Auf der anderen Seite resultiert aus der moraltheoretisch entscheidenden Weichenstellung der ö.n T. d. M. ein moralphilosophisch und pragmatisch „blinder Fleck“ des Konzepts.

a) Moralphilosophisch ist zu sagen, dass Moral zwar in vielen Fällen tatsächlich den Charakter einer Kooperationsmoral hat (Fairness), sich darin aber nicht erschöpft. Moral kann bspw. auch in der moralischen Verpflichtung einer Solidarität mit Hilfebedürftigen bestehen, obgleich diese (möglicherweise sozialstaatliche) Hilfe nicht als Investition in eine Kooperationsrendite rekonstruiert werden kann und somit in der ö.n T. d. M. invisibilisiert wird.

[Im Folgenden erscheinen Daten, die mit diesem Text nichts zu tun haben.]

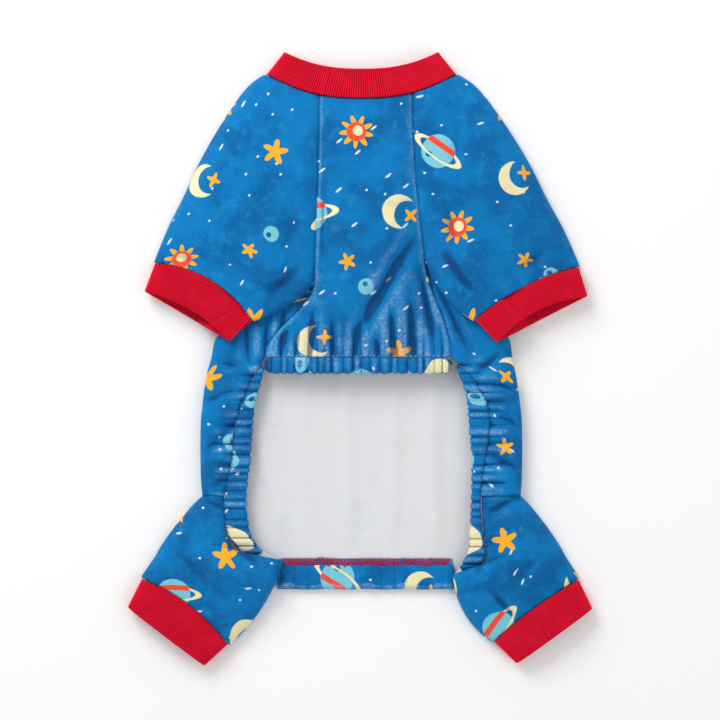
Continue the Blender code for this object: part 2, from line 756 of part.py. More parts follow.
def make_sleeve(name, side):
    shoulder, armpit, cuff_outer, cuff_inner = sleeve_points(side)
    start = np.array([CHEST_HALF_WIDTH[side], collar_seam_y(CHEST_HALF_WIDTH[side])])
    back_up = -across_from(cuff_outer, cuff_inner, armpit)

    def ground(share, x, y):
        return underarm_ground(side, share, x, y)

    def loft(share):
        full = mix(COLLAR_LOFT - FLEECE, SLEEVE_LOFT, smooth_step(share / 0.45))
        return mix(full, CUFF_LOFT - FLEECE / 2, smooth_step((share - 0.72) / 0.28))

    def bend(share, s):
        """The upper layer follows the sagging collar seam and the bowed cuff seam."""
        x = mix(shoulder[0], start[0], s)
        sag = collar_seam_y(x) - mix(shoulder[1], start[1], s) - GROOVE_GAP / 2 * math.sin(math.pi * s)
        bow = CUFF_SEAM_BOW[side] * 4 * s * (1 - s) * smooth_step((share - 0.6) / 0.4)
        return np.array([0.0, sag * max(0.0, 1 - share / 0.3)]) + back_up * bow

    limb(name, side, sleeve_rows(side), ground, loft, bend, SLEEVE_CREASES, (SLEEVE_DROP[side], SLEEVE_WIDTH))


def leg_points(side):
    """Hip, crotch and the two corners of the cuff seam, in plan."""
    hip = np.array([outline_x(side, HIP_DOWN), -HIP_DOWN - GROOVE_GAP])
    crotch = np.array([CROTCH_OUT[side], -CROTCH_DOWN[side]])
    inner = np.array([INSEAM_OUT[side], -INSEAM_DOWN[side]])
    outer = np.array([LEG_REACH[side], hip[1] - LEG_DROP[side]])
    return hip, crotch, outer, inner


def leg_ground(side, share, x, y):
    """Height of a leg's lower layer, which climbs onto the hem near the crotch."""
    beyond = max(0.0, -y - BODY_LENGTH)
    depth = hip_x(side, -y) - abs(x) - TAIL_FALL * beyond
    near = smooth_step(LEG_LEAD + depth / LEG_RAMP)
    near *= smooth_step((share / CROTCH_SHARE - 0.30) / 0.36)
    return mix(FLEECE / 2, hem_top(), near)


def leg_rows(side):
    hip, crotch, cuff_outer, cuff_inner = leg_points(side)
    swell = across_from(crotch, cuff_inner, cuff_outer) * INSEAM_BOW[side]
    shares = [CROTCH_SHARE * t for t in (0.0, 0.14, 0.30, 0.46, 0.62, 0.76, 0.90, 1.0)]
    shares += [0.62, 0.72, 0.82, 0.91, 1.0]
    rows = []
    for share in shares:
        x = mix(hip[0], cuff_outer[0], through(LEG_EDGE, "out", share))
        outer = np.array([x, mix(hip[1], cuff_outer[1], share)])
        if share < CROTCH_SHARE - 1e-6:
            t = share / CROTCH_SHARE
            x = FLANK_HALF_WIDTH * through(HAUNCH, column(side), t) + GROOVE_GAP / 2
            y = -BODY_LENGTH * through(HAUNCH, column(side) + "_down", t) - GROOVE_GAP
            low_down = mix(HIP_DOWN + GROOVE_GAP, CROTCH_DOWN[side] - CROTCH_TUCK, t)
            lower = np.array([hip_x(side, low_down) + SEAM_GAP, -low_down])
            lower = lower + (crotch - lower) * smooth_step((t - 0.70) / 0.30)
            low = leg_ground(side, share, *lower)
            top = mix(lip_height(side, -y), crotch_height(), smooth_step((t - 0.6) / 0.4))
            rows.append(LimbRow(share, outer, np.array([x, y]), lower, top, low, False))
        else:
            t = (share - CROTCH_SHARE) / (1 - CROTCH_SHARE)
            inner = bowed(crotch, cuff_inner, t, swell)
            low = leg_ground(side, share, *inner)
            rows.append(LimbRow(share, outer, inner, inner, low + FOLD_HEIGHT, low, True))
    return rows


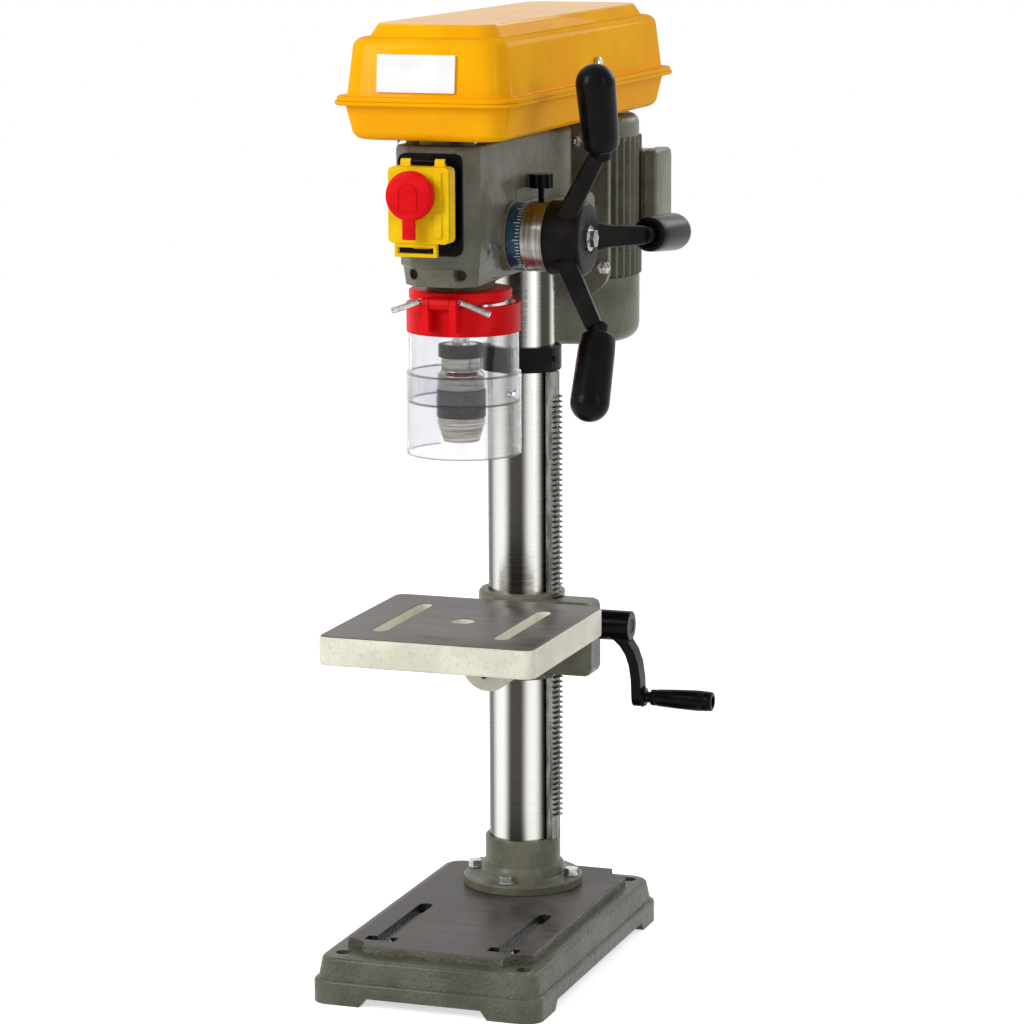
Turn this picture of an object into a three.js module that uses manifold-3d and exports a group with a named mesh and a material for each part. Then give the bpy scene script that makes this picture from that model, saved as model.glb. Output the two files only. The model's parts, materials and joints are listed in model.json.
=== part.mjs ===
// Benchtop drill press: cast base and column, rack and pinion table lift worked by a crank,
// tilting table, belt-driven spindle in a quill with a three-arm feed, hinged chuck guard,
// and a folded cover over the pulleys.
// Millimetres, +Z up, -Y toward the operator, +X toward the feed arms. Lengths are laid out
// from the column's axis with z = 0 on the bench; the whole group is moved at the end, so
// that its origin is the middle of its footprint.
import * as THREE from 'three';
import { mergeVertices } from 'three/addons/utils/BufferGeometryUtils.js';
import Module from 'manifold-3d';

const wasm = await Module();
wasm.setup();

// Fits
const seat = 0.3; // gap between pieces that rest on or turn in one another
const overrun = 3; // how far a cut runs past the face that it opens
const weldReach = 1e-4; // corners nearer than this are one

// Facets round a full turn
const fineFacets = 24; // wide bores that turn on their shafts
const roundFacets = 16;
const boltFacets = 12;
const pinFacets = 8;
const arcFacets = 9; // half the facets round the guard's open rings
const hexSides = 6;
const largeCornerSteps = 3; // outlines of the base, table and cover
const cornerSteps = 2;
const springTurnSteps = 8;
const springWireSides = 5;

// Column and the axes that everything hangs on
const columnRadius = 30;
const columnWall = 4.5;
const throat = 157; // column axis to spindle axis
const motorBehind = 140; // column axis to motor axis
const headBottom = 616;
const headHeight = 118;
const columnSocketRoof = 7; // metal left over the column's top end

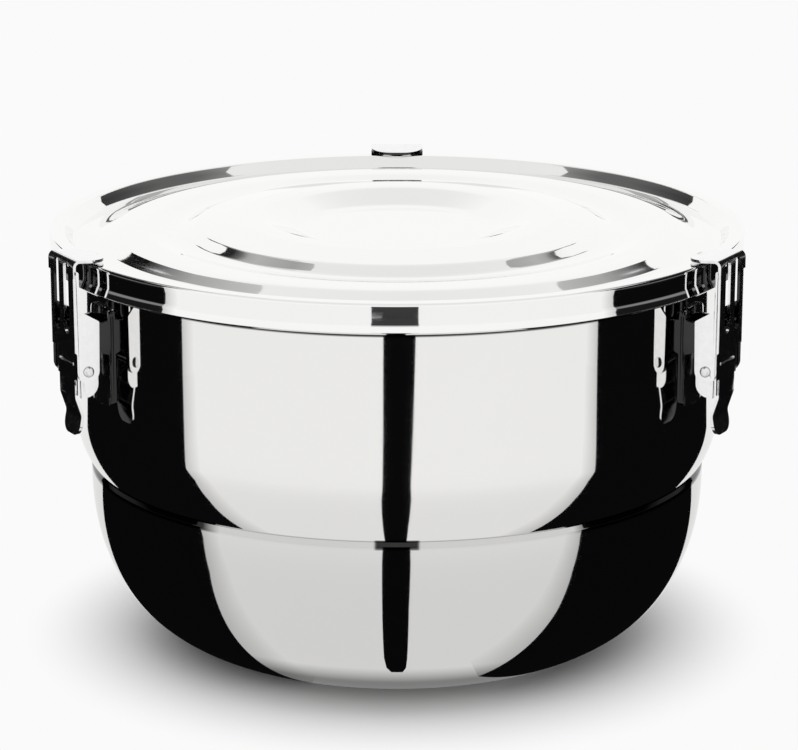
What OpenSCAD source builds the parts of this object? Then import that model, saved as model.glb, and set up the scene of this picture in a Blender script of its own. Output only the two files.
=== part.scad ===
// Round steel food container with a pressed lid and three toggle latches.
// The origin is on the axis at the foot, +Z is up and the front is towards -Y.

/* [Body] */
// Outer radius of the upper wall
wall_r = 117; // [100:1:150]
// Sheet thickness of the body
body_t = 0.8; // [0.6:0.1:1.2]
// Height of the top of the rolled rim
mouth_z = 146.6; // [130:0.2:190]
// Height of the waist crease
waist_z = 67.8; // [60:0.2:80]
// How far the upper wall comes in at the waist
waist_inset = 6.2; // [4:0.2:9]
// Radius of the curve from the upper wall into the waist
tuck_r = 37; // [25:1:45]
// How far the lower tier stands out under the waist
shoulder_out = 0.6; // [0.4:0.1:2]
// Height of the slope between the lower tier and the waist
shoulder_h = 1.4; // [1:0.1:4]
// Rounding of the lower tier's top edge
shoulder_r = 0.8; // [0.4:0.1:1.5]
// Height of the straight band at the top of the lower tier
band_h = 2.4; // [1:0.2:20]
// Radius of the flat foot
foot_r = 58; // [40:1:75]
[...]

b) Über diese Theoriediskussionen hinaus liegt der pragmatisch blinde Fleck der rein ökonomisch arbeitenden Institutionenethik darin, dass sie nicht-ökonomische, nämlich genuin moralische Gestaltungsoptionen ausblendet und damit verschenkt. Bspw. haben Verhaltensökonomen empirisch gezeigt, dass es nicht nur (im weiten Sinn) ökonomische Interessen und Anreize gibt und dass das Setzen genuin moralischer Anreize (etwa das Entgegenbringen von Vertrauen) produktiver wirken kann als das Arbeiten mit ökonomischen Anreizen.

Einzelwissenschaftliche Analysemethoden wie das Konzept der ö.n T. d. M. müssen nicht das Gesamt der relevanten Wirklichkeitsaspekte abbilden. Jedoch ist stets im Blick zu behalten, dass hier jeweils methodisch bedingte Abstraktionen vorliegen. Solche abstrahierenden Modellierungen (wie etwa ein Stadtplan oder die ökonomische Situationsanalyse der ö.n T. d. M.) sind außerordentlich nützlich, können aber – insoweit die ausgeschlossenen Dinge relevant sind – auch suboptimale Ergebnisse produzieren bzw. nützliche Gestaltungsmöglichkeiten (etwa das Aktivieren von moralischen Interessen durch moralische Anreize) verschenken. Eine halbwegs umfassende Aufarbeitung aller relevanten Dimensionen der Wirklichkeit erfordert eine wirklich multidisziplinäre Kooperation.